Виноваты, уточню я, не козы, а хозяева коз. У нас донскую пуховую козу в хозяйстве держали всегда. В любой семье пряли пух и вязали из него теплые головные платки, носки, варежки, шарфы. Для себя, а в трудные времена – для продажи. В тяжелые годы пуховым промыслом спасались, на хлеб зарабатывая. Недаром в городке Урюпинске, что на Хопре, поставили памятник донской пуховой козе.
Пасти козье стадо очень трудно. Животина нравная: лезет на самые кручи, что твой альпинист; даже на деревья карабкается. Мекекекнет и мчится, очертя голову. Коз пасти трудно. Но их разводили, пасли с большим приглядом, сберегая землю и округу. На луга да в займище коз никогда не пускали. Там – сено, там – лес. Беречь надо. Так было при казачестве и при колхозах.
Вахины козы паслись вольно. Для них и для их хозяина запретов и указов не существовало. Вот и погубили округу. Теперь Ваха уехал, доброй памяти о себе не оставив. Он травил и людей, торгуя не самогоном, который у нас дело обыденное, а каким-то поганым пойлом. Сколько душ он сгубил, знает лишь Бог. Он бесстыдно скупал краденое; обманывал людей, которые на него работали; а уж несчастных «бичей» содержал хуже скотины, бил их. Последний бедолага, сбежав от хозяина, умер на пороге станичной больницы.

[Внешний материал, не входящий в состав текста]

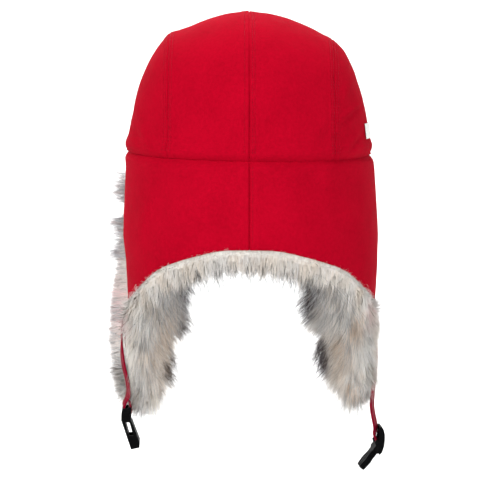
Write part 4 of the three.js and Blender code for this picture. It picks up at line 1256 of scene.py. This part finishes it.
def edge_wisps(side, seed):
    """Long loose hairs: out of the front edge in tufts, below the flap and the nape, and over the hem."""
    r = np.random.default_rng(seed)
    sg = 1.0 if side == "left" else -1.0
    R, N, P, W, T = [], [], [], [], []

    def add(root, n, tip, width, tone):
        R.append(root), N.append(n), P.append(tip), W.append(np.full(len(root), width)), T.append(tone)

    def by_way(root, n, way, length, width, tone):
        drop = np.array([0, 0, -1.0]) * (length ** 2 * 0.008 * r.uniform(0.2, 1.6, len(root)))[:, None]
        add(root, n, root + unit(way) * length[:, None] + drop, width, tone)

    # painted shade: the grey-blue mixed into the loose hairs stands in for the shade on thin pale hair
    painted_shade_blue, light, dark = np.array(srgb(152, 158, 166)), TONES["light"], np.array(srgb(62, 56, 58))
    # front edge: locks of hair that narrow to a tip
    u = r.uniform(0.5, 0.995, 60000)
    v = r.uniform(0.30, 0.52, 60000)
    root, n = skin_place(side, u, v)
    front = root[:, 1] < -24
    root, n = root[front], n[front]
    for q in TUFTS:
        locks = int(q["half"] * (4.6 if side == "left" else 0.8)) + 1
        for _ in range(locks):
            off = r.uniform(-1, 1)
            z = q["z"] + off * q["half"]
            near = np.flatnonzero(np.abs(root[:, 2] - z) < 3.2)
            m = min(len(near), 12)
            if m < 4:
                continue
            pick = r.choice(near, m, replace=False)
            reach = min(121.8, 104.5 + q["longer"] * r.uniform(0.7, 1.3) * (1 - 0.35 * abs(off))) \
                if side == "left" else 102.5 + 5.0 * r.random()
            rise = r.normal(1.0, 5.5)
            share = r.beta(2.6, 1.0, m)
            a, b = root[pick], n[pick]
            x_tip = 103 + (reach - 103) * share
            tip = np.stack([sg * np.maximum(x_tip, sg * a[:, 0] + 2), a[:, 1] + r.normal(0, 1.2, m),
                            z + (a[:, 2] - z) * 0.45 + rise * share + r.normal(0, 0.9, m)], 1)
            mix = np.clip(0.60 + 0.25 * r.normal() + 0.15 * r.normal(size=m), 0, 1)[:, None]
            add(a, b, tip, 0.34, painted_shade_blue * mix + light * 0.95 * (1 - mix))
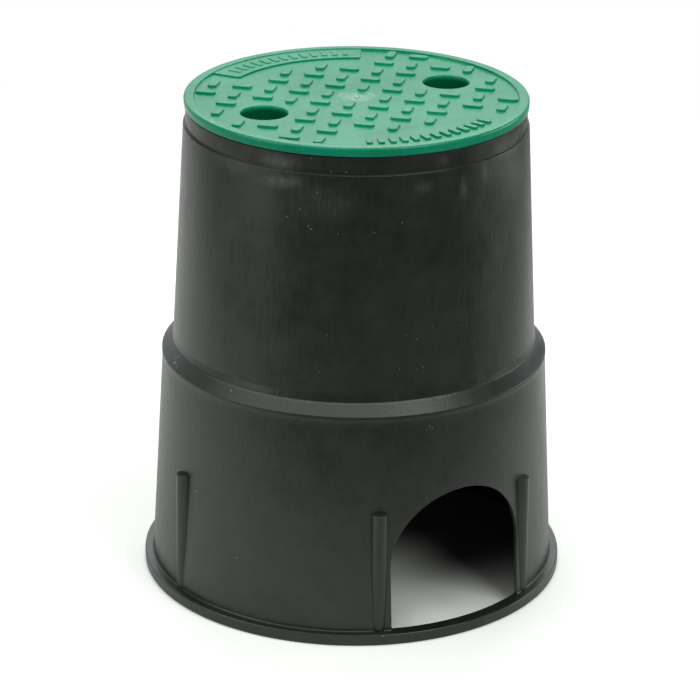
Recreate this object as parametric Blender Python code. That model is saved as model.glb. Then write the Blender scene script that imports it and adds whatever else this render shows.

Своего дома, собственного, за тридцать лет жизни на этом хуторе он так и не построил, жил в совхозных, переходя из одного в другой. Хуже того, он полхутора, считай, разорил. Лишь останется чей-то дом без хозяина, без пригляда, там уже Ваха – словно черный ворон – копошится, старается: снимает шифер, выдирает полы, двери да рамы. Все приберет. Сначала – ночью, а потом уж и белым днем добирает остатки.
Говорю об этом человеке вовсе не потому, что хочу укорить его соплеменников всех разом. Но как не спросить: кто стал хозяином этих донских просторов? Земли, воды, выпасов, займищного невеликого леса.